Studies of Critical Gas Saturation During Gas Injection

Abstract

Summary Results of studies of critical gas saturation in a long, porous medium have been compared with those obtained in a short system. In general, the relationship of rate vs. critical gas saturation for gas flow into an oil-saturated core can be divided into two regions in which capillary forces and viscous forces govern flow, respectively. At low gas injection rates (below about 10−3 cm3/cm2·s [0.39×10−3 in.3/in.2-sec] for oil of 1.4-mPa·s [1.4-cp] viscosity), capillary processes govern distribution of the gas and result in increasing critical gas saturation as the flow rate is increased from very low values. At high injection rates, viscous forces become prominent and result in very low critical gas saturation, probably as a result of viscous fingering. In a long system, the saturation distribution includes high gas saturation values (>8%) near the inlet end and low values (~2%) near the outlet. The latter are the critical gas saturation. For the case of 1.4-mPa·s [1.4-cp] oil in a short core, the increase of fingering with increasing flow rate produces more regions of low gas saturation.
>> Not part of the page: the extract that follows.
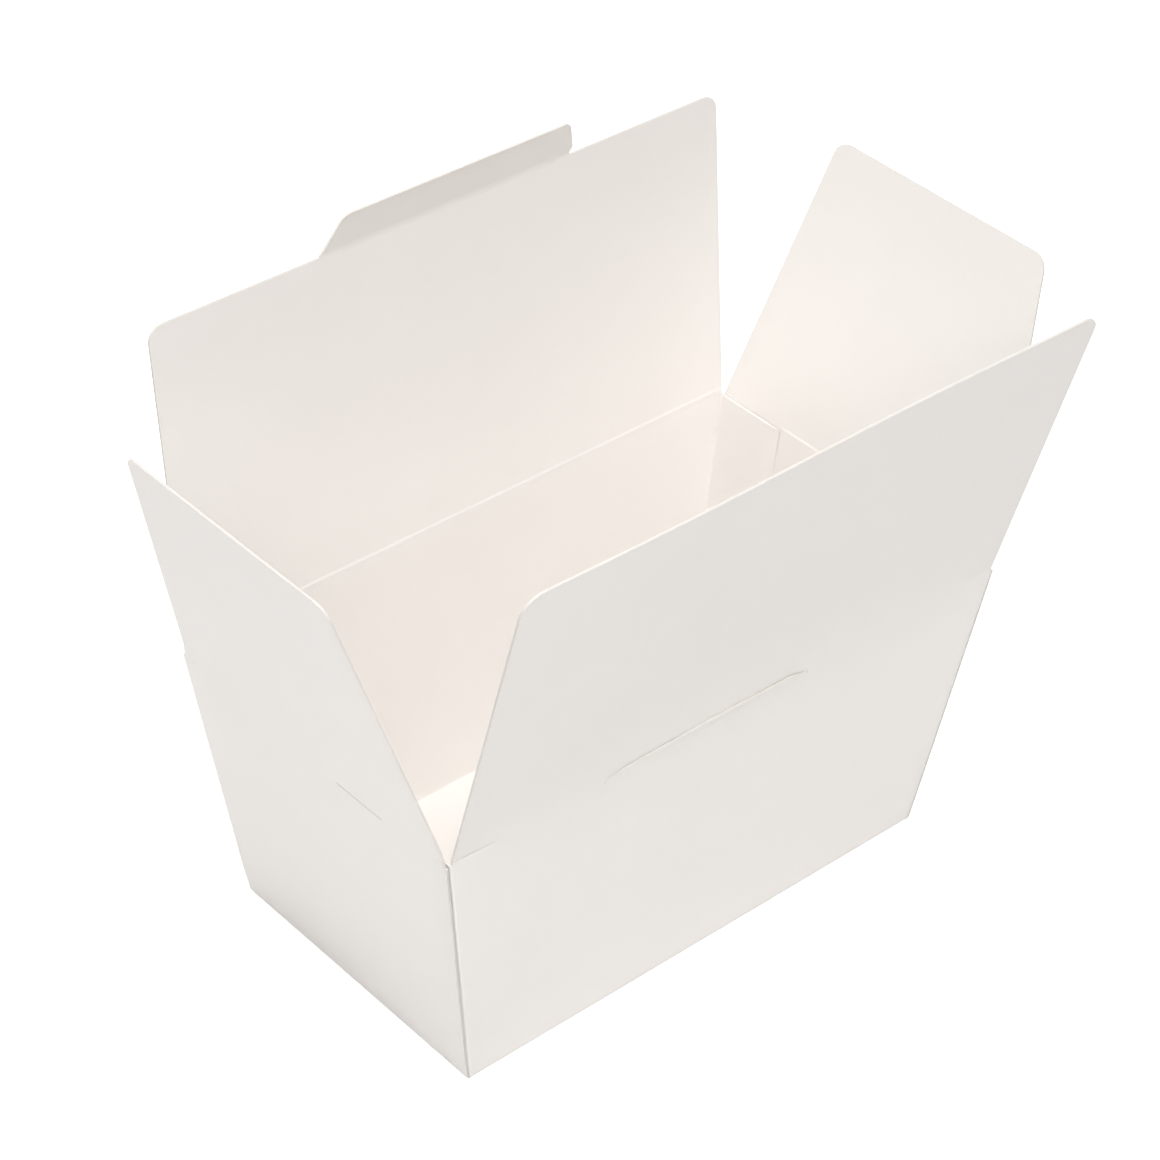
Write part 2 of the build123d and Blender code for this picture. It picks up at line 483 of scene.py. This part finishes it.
def flap_rows(depth, radius):
    """Heights up a flap, close together at the crease and round the corners."""
    rows = spread(-seam_drop, seam_drop, 2 * seam_drop / fold_rows)
    rows += spread(seam_drop, foot_band, grid_step / 2)[1:]
    rows += spread(foot_band, depth - radius, grid_step)[1:]
    return rows + corner_rows(depth, radius)


def flap_sheet(crease, columns, rows, inner_reach, left, right, lower, upper, push=lambda x, y: 0):
    """A flap's outer and inner grids. Columns past inner_reach follow the flap's sides."""
    outer_grid = []
    inner_grid = []
    depth = rows[-1]
    for level in rows:
        outer_line = []
        inner_line = []
        reaches = (left(level), right(level))
        for column in columns:
            side = 0 if column < 0 else 1
            across = abs(column)
            if across > inner_reach:
                limit = abs(columns[-side])
                across = mix(inner_reach, reaches[side], (across - inner_reach) / (limit - inner_reach))
            x = math.copysign(across, column)
            y = level
            if level < foot_band:
                y = mix(lower(column), foot_band, (level - rows[0]) / (foot_band - rows[0]))
            y += (upper(x) - depth) * smooth((level - depth + edge_band) / edge_band)
            outer, inner = crease.faces(x, y, push(x, y))
            outer_line.append(outer)
            inner_line.append(inner)
        outer_grid.append(outer_line)
        inner_grid.append(inner_line)
    return outer_grid, inner_grid


# Where the sheet is cut along the front crease, x along the crease and y up from it

front_foot = half_length(front_crease.z) - card_across_end - standing_fold_radius
back_foot = half_length(back_crease.z) - card_across_end - standing_fold_radius
end_foot = half_width(left_crease.z) - end_edge_setback
front_fold = Crease(front_crease, front_foot, (1, 0, 0), (0, -1, 0), long_wall_slope, front_lean)
back_fold = Crease(back_crease, back_foot, (1, 0, 0), (0, 1, 0), long_wall_slope, back_lean)
left_fold = Crease(
    left_crease,
    end_foot,
    (0, 1, 0),
    (-1, 0, 0),
    end_wall_slope,
    left_lean,
    tabs=glue_tab_reach,
)
right_fold = Crease(
    right_crease,
    end_foot,
    (0, 1, 0),
    (1, 0, 0),
    end_wall_slope,
    right_lean,
    tabs=glue_tab_reach,
)
tongue_lean = back_lean - tongue_fold
tongue_bend = Crease(
    tongue_crease,
    tongue_left_reach,
    (1, 0, 0),
    (0, 1, 0),
    back_lean,
    tongue_lean,
    springy=False,
)
slit_left = slit_offset - slit_length / 2
slit_right = slit_offset + slit_length / 2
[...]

This tends to counterbalance the increase in saturation occurring because of capillary forces, with the result that a maximum is eventually observed in average saturation for the short core. In very viscous (63-mPa·s [63-cp]) oil, no maximum is observed. Studies of saturation profiles during gas injection at high rates indicate that no stabilized zone is formed, but further work, probably with longer cores, could clarify the displacement mechanism.